W dalszym ciągu nie jest oficjalnie zakończona sprawa jednej z największych katastrof ekologicznych w dziejach świata, a mianowicie wycieku ropy naftowej z platformy wiertniczej Deepwater Horizon w Zatoce Meksykańskiej w 2010 roku. Jedną z firm oskarżonych o przyczynienie się do tej katastrofy jest amerykański Halliburton, który właśnie przyznał się do niszczenia dowodów w tej sprawie.
Przypomnijmy, że katastrofa na platformie Deepwater Horizon pociągnęła za sobą 11 ofiar śmiertelnych i trwający tygodniami wyciek ropy naftowej, która skaziła ogromne obszary wybrzeża w kilku amerykańskich stanach leżących nad Zatoką Meksykańską. Właścicielem platformy był brytyjski koncern BP dla którego pracowała właśnie firma Halliburton, która wraz z inną firmą o nazwie Transocean była odpowiedzialna za nadzór nad działaniem platformy wiertniczej.

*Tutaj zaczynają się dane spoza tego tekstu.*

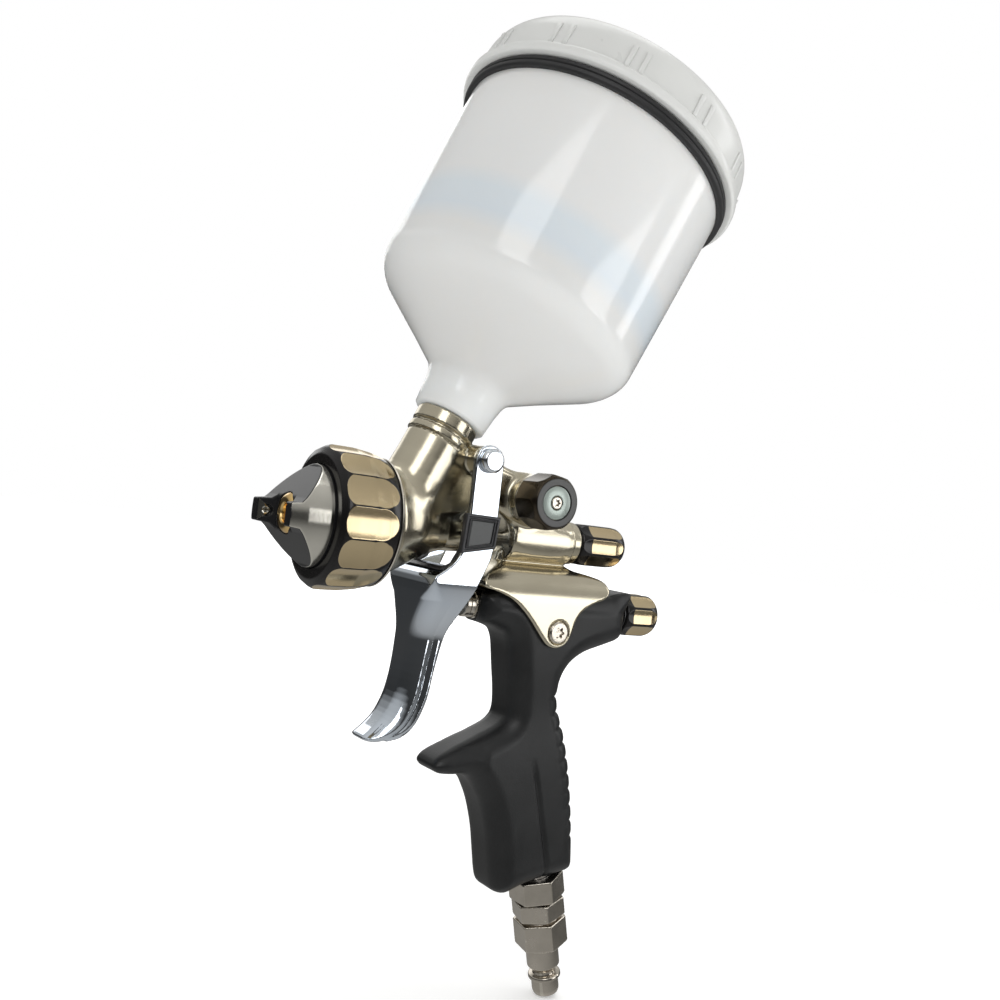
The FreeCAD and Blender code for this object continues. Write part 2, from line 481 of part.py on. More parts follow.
nodes.append(turned("cup_lid", "cup", [
    ("rimRadius + 0.1", "gasketHigh + sideGap"), ("lidRadius - 0.6", "gasketHigh + sideGap"),
    ("lidRadius", "gasketHigh + 3"), ("lidRadius", "gasketHigh + 9"),
    ("lidRadius - 1", "lidTop - 3"), ("lidRadius - 4", "lidTop"), ("ventRadius", "lidTop"),
    ("ventRadius", "lidTop - lidWall"), ("rimRadius - 4", "lidTop - lidWall"),
    ("rimRadius - 3", "cupRim + sideGap"), ("rimRadius + 0.1", "cupRim + sideGap")]))
nodes.append(turned("lid_vent_cap", "cup", [
    ("0", "lidTop - lidWall - 3"), ("ventRadius - 0.1", "lidTop - lidWall - 3"),
    ("ventRadius - 0.1", "lidTop + 0.1"), ("ventRadius + 3", "lidTop + 0.1"),
    ("ventRadius + 3", "lidTop + 2"), ("ventRadius + 2", "lidTop + 3"), ("0", "lidTop + 3")]))
nodes.append(turned("paint_strainer", "cup", [
    ("spigotRadius - cupWall - 1.2", "cupFoot - 9"), ("spigotRadius - cupWall - 0.1", "cupFoot - 9"),
    ("spigotRadius - cupWall - 0.1", "cupFoot + 14"), ("spigotRadius - cupWall - 1.2", "cupFoot + 14"),
    ("spigotRadius - cupWall - 1.2", "cupFoot - 8")]))

# The grip and fittings.
grip_block = profile_plate("gripBlock", grip_points, "gripHalf")
valve_way = tube("valveWay", "spray", "0", "valveRadius + runFit", "valveFront - 1",
                 "valveRear + 2", air)
core_way = tube("coreWay", "grip", "0", "coreRadius + runFit", "coreTop - 0.5", "gripEnd + 8")
grip_screw_way = tube("gripScrewWay", "side", "0", "2.2", "-gripHalf - 1", "gripHalf + 1",
                      ("plateScrewX", "0", "plateScrewZ"))
nodes.append(less("grip", grip_block, [valve_way, core_way, grip_screw_way]))

nodes.append(turned("air_passage_tube", "grip", [
    ("airBore", "coreTop"), ("coreRadius", "coreTop"), ("coreRadius", "lockFront"),
    ("airBore", "lockFront")]))
nodes.append(less("inlet_flange_nut", hex_prism("flangeHex", "grip", "flangeAcross", "flangeFront",
                                                "flangeRear"),
                  [tube("flangeWay", "grip", "0", "coreRadius + runFit", "flangeFront - 1",
                        "flangeRear + 1")]))
nodes.append(tube("inlet_seal", "grip", "airBore", "coreRadius", "lockFront",
                  "lockFront + sealThick"))
nodes.append(less("inlet_lock_nut", hex_prism("lockHex", "grip", "hexAcross", "lockFront",
                                              "lockRear"),
                  [tube("lockWay", "grip", "0", "coreRadius + runFit", "lockFront - 1",
                        "lockRear + 1")]))
plug_hex = hex_prism("plugHex", "grip", "hexAcross", "hexFront", "hexRear")
plug_turned = turned("plugTurned", "grip", [
    ("0", "lockFront + sealThick"), ("coreRadius", "lockFront + sealThick"),
    ("coreRadius", "hexFront + 1"), ("shankRadius", "hexFront + 1"), ("shankRadius", "shankRear"),
    ("grooveRadius", "shankRear + 0.8"), ("grooveRadius", "collarRear - 2.6"),
    ("noseRadius + 1", "collarRear - 1.8"), ("noseRadius + 1", "collarRear"),
    ("noseRadius", "collarRear"), ("noseRadius", "plugTip"), ("0", "plugTip")])
plug_way = tube("plugWay", "grip", "0", "airBore", "lockFront - 1", "plugTip + 1")
nodes.append(less("air_inlet_plug", joined("plugForm", [plug_hex, plug_turned]), [plug_way]))

side_screws = []
for side, low, high in (("Left", "plateHalf - 5", "plateHalf - 0.65"),
                        ("Right", "0.65 - plateHalf", "5 - plateHalf")):
    side_screws.append(tube("screwShank" + side, "side", "0", "2.1", low, high,
                            ("plateScrewX", "0", "plateScrewZ")))
for side, low, high in (("Left", "plateHalf - 0.7", "plateHalf + 0.6"),
                        ("Right", "-plateHalf - 0.6", "0.7 - plateHalf")):
    side_screws.append(tube("screwHead" + side, "side", "0", "4.1", low, high,
                            ("plateScrewX", "0", "plateScrewZ")))
nodes.append(joined("plate_screws", side_screws))

# Each piece is checked and written to its own file.
doc.recompute()
faults = [thing.Label for thing in doc.Objects
          if "Invalid" in thing.State or "Error" in thing.State]
for node in nodes:
    if node.Shape.isNull() or not node.Shape.isValid() or not node.Shape.Solids:
        faults.append(node.Label)
if faults:
    raise RuntimeError("not built: " + ", ".join(faults))
os.makedirs("parts", exist_ok=True)
for node in nodes:
    node.Shape.exportStep(os.path.join("parts", node.Label + ".step"))
    box = node.Shape.BoundBox
    print(f"{node.Label:24s} solids {len(node.Shape.Solids)} volume {node.Shape.Volume:10.1f}"
          f"  x {box.XMin:7.1f} {box.XMax:7.1f}  z {box.ZMin:7.1f} {box.ZMax:7.1f}")
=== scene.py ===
import bmesh
import bpy
import math
import numpy as np
from mathutils import Matrix, Vector


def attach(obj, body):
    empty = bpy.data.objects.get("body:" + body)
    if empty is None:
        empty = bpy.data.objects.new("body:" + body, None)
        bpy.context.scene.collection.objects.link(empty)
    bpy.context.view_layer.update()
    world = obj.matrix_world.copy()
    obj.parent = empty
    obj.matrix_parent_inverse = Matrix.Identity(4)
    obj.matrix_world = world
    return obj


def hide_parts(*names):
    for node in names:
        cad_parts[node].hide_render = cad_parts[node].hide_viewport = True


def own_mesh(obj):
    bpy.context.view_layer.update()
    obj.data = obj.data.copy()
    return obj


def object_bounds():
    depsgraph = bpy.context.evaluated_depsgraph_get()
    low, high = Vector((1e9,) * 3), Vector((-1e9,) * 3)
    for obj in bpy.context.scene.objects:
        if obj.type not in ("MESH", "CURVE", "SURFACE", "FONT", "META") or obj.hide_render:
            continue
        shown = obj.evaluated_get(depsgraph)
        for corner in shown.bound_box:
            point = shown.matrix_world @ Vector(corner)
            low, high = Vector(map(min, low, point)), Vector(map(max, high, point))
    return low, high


# A gravity-feed spray gun. Pieces are drawn in millimetres, with X along the spray axis and
# the nozzle towards -X, and are then moved so that the tip of the air plug is the origin.

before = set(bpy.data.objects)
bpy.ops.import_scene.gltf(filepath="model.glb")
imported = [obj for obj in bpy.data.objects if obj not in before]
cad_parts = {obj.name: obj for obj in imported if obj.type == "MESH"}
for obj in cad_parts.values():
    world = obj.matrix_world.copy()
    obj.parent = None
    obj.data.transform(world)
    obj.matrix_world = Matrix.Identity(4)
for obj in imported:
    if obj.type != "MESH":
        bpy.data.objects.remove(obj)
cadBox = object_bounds()

gun = {"cupLean": 24.9, "cupCross": -9.5, "gripLean": 14.5, "gripCross": 35.7, "plugTip": 168.0,
       "airHeight": -24.0, "pivot": (16.2, 24.3), "fan": (38.5, 13.4), "sideScrew": (54.0, -30.7)}
lean = math.radians(gun["gripLean"])
tilt = math.radians(gun["cupLean"])
datum = np.array([-(gun["gripCross"] + gun["plugTip"] * math.sin(lean)), 0,
                  gun["plugTip"] * math.cos(lean)])

# Each axis: where it starts, its direction, and a direction square to it.
axes = {
    "spray": ((0, 0, 0), (1, 0, 0), (0, 1, 0)),
    "air": ((0, 0, gun["airHeight"]), (1, 0, 0), (0, 1, 0)),
    "cup": ((gun["cupCross"], 0, 0), (math.sin(tilt), 0, math.cos(tilt)), (0, -1, 0)),
    "grip": ((gun["gripCross"], 0, 0), (math.sin(lean), 0, -math.cos(lean)), (0, 1, 0)),
    "fan": ((gun["fan"][0], 0, gun["fan"][1]), (0, -1, 0), (1, 0, 0)),
    "pivot": ((gun["pivot"][0], 0, gun["pivot"][1]), (0, -1, 0), (1, 0, 0)),
    "sideLeft": ((gun["sideScrew"][0], 0, gun["sideScrew"][1]), (0, -1, 0), (1, 0, 0)),
    "sideRight": ((gun["sideScrew"][0], 0, gun["sideScrew"][1]), (0, 1, 0), (1, 0, 0)),
}


def addPiece(name, points, faces, material, body, replaced, sharp):
    mesh = bpy.data.meshes.new(name)
    points = (np.asarray(points, float) + datum) * 0.001
    mesh.from_pydata(points.tolist(), [], faces if isinstance(faces, list) else faces.tolist())
    mesh.validate()
    mesh.polygons.foreach_set("use_smooth", [True] * len(mesh.polygons))
    if sharp:
        mesh.set_sharp_from_angle(angle=math.radians(sharp))
    mesh.materials.append(material)
    piece = bpy.data.objects.new(name, mesh)
    bpy.context.collection.objects.link(piece)
    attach(piece, body)
    if replaced:
        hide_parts(*([replaced] if isinstance(replaced, str) else replaced))
    return piece


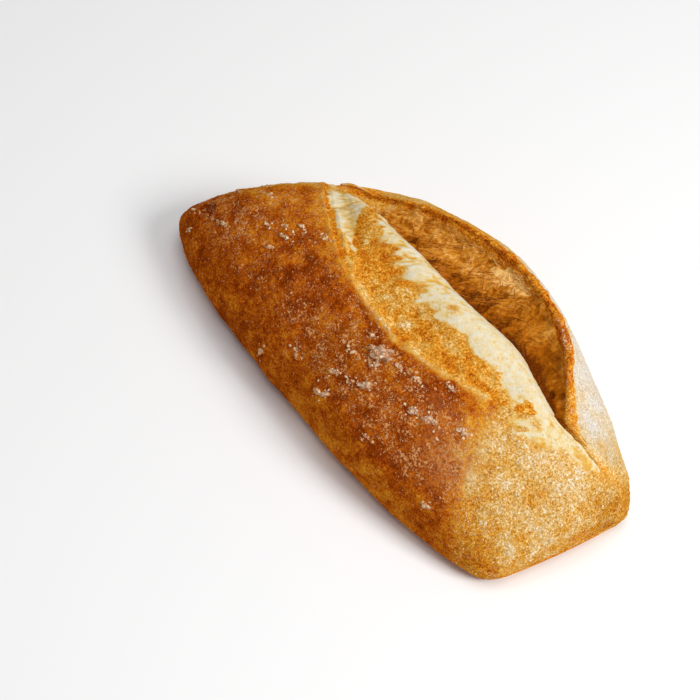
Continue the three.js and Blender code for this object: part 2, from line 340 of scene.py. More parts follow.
at = np.cumsum([0, BASE_LEFT, LEFT_CRUST + 1, CRUMB, EAR_INSIDE, RIM, RIGHT_CRUST, BASE_RIGHT, BASE - 1])
zone = np.repeat(np.arange(8), np.diff(at))
zone = np.repeat(zone[None, :], rows, 0)
UNDER_LEFT, OUTER_LEFT, BURST, WALL, EDGE, OUTER_RIGHT, UNDER_RIGHT, UNDER = range(8)
run = np.concatenate(
    [np.zeros((rows, 1)), np.cumsum(np.linalg.norm(np.diff(base_points, axis=1), axis=2), 1)], 1
)
from_lip = (run - run[:, at[2] - 1 : at[2]]).ravel()  # along the section, positive towards the crease
from_crease = (run - run[:, at[3] - 1 : at[3]]).ravel()
from_rim = (run - run[:, at[5] - 1 : at[5]]).ravel()
wall_run = np.repeat((run[:, at[4] - 1] - run[:, at[3] - 1])[:, None], ring, 1).ravel()
u, y, z = U.ravel(), Y.ravel(), P0[:, 2]
zone = zone.ravel()
lip_y = np.repeat(lines["lip_y"], ring, 1).ravel()
crease_y = np.repeat(lines["crease_y"], ring, 1).ravel()
left_width = np.repeat(lines["left"], ring, 1).ravel()
right_width = np.repeat(lines["right"], ring, 1).ravel()


def normals_of(grid):
    """Unit normals of the loft's points, from its neighbours along and round."""
    g = grid.reshape(rows, ring, 3)
    across = np.roll(g, -1, 1) - np.roll(g, 1, 1)
    lengthways = np.empty_like(g)
    lengthways[1:-1] = g[2:] - g[:-2]
    lengthways[0], lengthways[-1] = g[1] - g[0], g[-1] - g[-2]
    n = np.cross(across, lengthways)
    n /= np.maximum(np.linalg.norm(n, axis=2, keepdims=True), 1e-9)
    return -n.reshape(-1, 3)


N0 = normals_of(P0)
if (N0[np.argmax(z)][2]) < 0:
    N0 = -N0

# how open the score is at this station, and how clearly its lip stands
opening = step(u, -0.93, -0.86) * step(u, 0.66, 0.60)
lip_clear = step(u, -0.93, -0.80) * step(u, 0.52, 0.40)
is_burst, is_wall, is_edge = zone == BURST, zone == WALL, zone == EDGE
outside = np.isin(zone, (OUTER_RIGHT, UNDER_RIGHT))
leftward = np.isin(zone, (UNDER_LEFT, OUTER_LEFT))
underside = zone == UNDER

# --- ragged lines: where they run, not only how high they stand
wander = 0.9 * noise(P0, 7.0, 3) + 0.7 * noise(P0, 2.6, 4)
lip_turn = 2.5 * np.exp(-(((u - 0.12) / 0.10) ** 2))
lip_gap = from_lip + wander * 0.75 + lip_turn
rim_gap = from_rim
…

BP, które samo jest stroną w procesie, oskarżyło swojego podwykonawcę (Halliburton) o niszczenie dowodów istotnych dla wyjaśnienia sprawy. Otóż, przed katastrofą Halliburton rekomendował BP zastosowanie 21 metalowych wzmocnień stabilizujących platformę wiertniczą. BP zaleciła użycie jedynie sześciu takich wzmocnień. Fakt ten był podnoszony później przed sądem jako dowód na zaniedbania ze strony brytyjskiego koncernu, który rzekomo miał być zainteresowany tylko i wyłącznie maksymalizacją zysku, nawet kosztem bezpieczeństwa. Jak się jednak okazało, symulacje komputerowe przeprowadzone przez inżyniera pracującego dla Halliburton wykazały, że różnica pomiędzy zastosowaniem 21 wzmocnień a sześcioma wzmocnieniami jest na tyle mała, że nie można mówić o jej wpływie na stabilność platformy. Już po zaistnieniu katastrofy, szefostwo Halliburtona nakazało swojemu pracownikowi zniszczenie przedmiotowych symulacji.
Po tym jak Halliburton przyznał się do tego, że rzeczywiście takie symulacje istniały i że zostały celowo zniszczone, na firmę nałożono najwyższą możliwą grzywnę czyli 200 tysięcy dolarów. Obserwatorzy oceniają, że przyznanie się firmy jest oznaką jej dążenia do zawarcia ugody z rządem federalnym na mocy której Halliburton będzie co prawda zmuszony do zapłaty wysokich odszkodowań za szkody wynikłe z katastrofy, ale jednocześnie uchroni to firmę przed o wiele większymi roszczeniami ze strony setek tysięcy indywidualnych osób i małych firm.
Jaka może to być skala roszczeń pokazuje przykład BP, które już wypłaciło 7,8 miliarda dolarów rekompensat.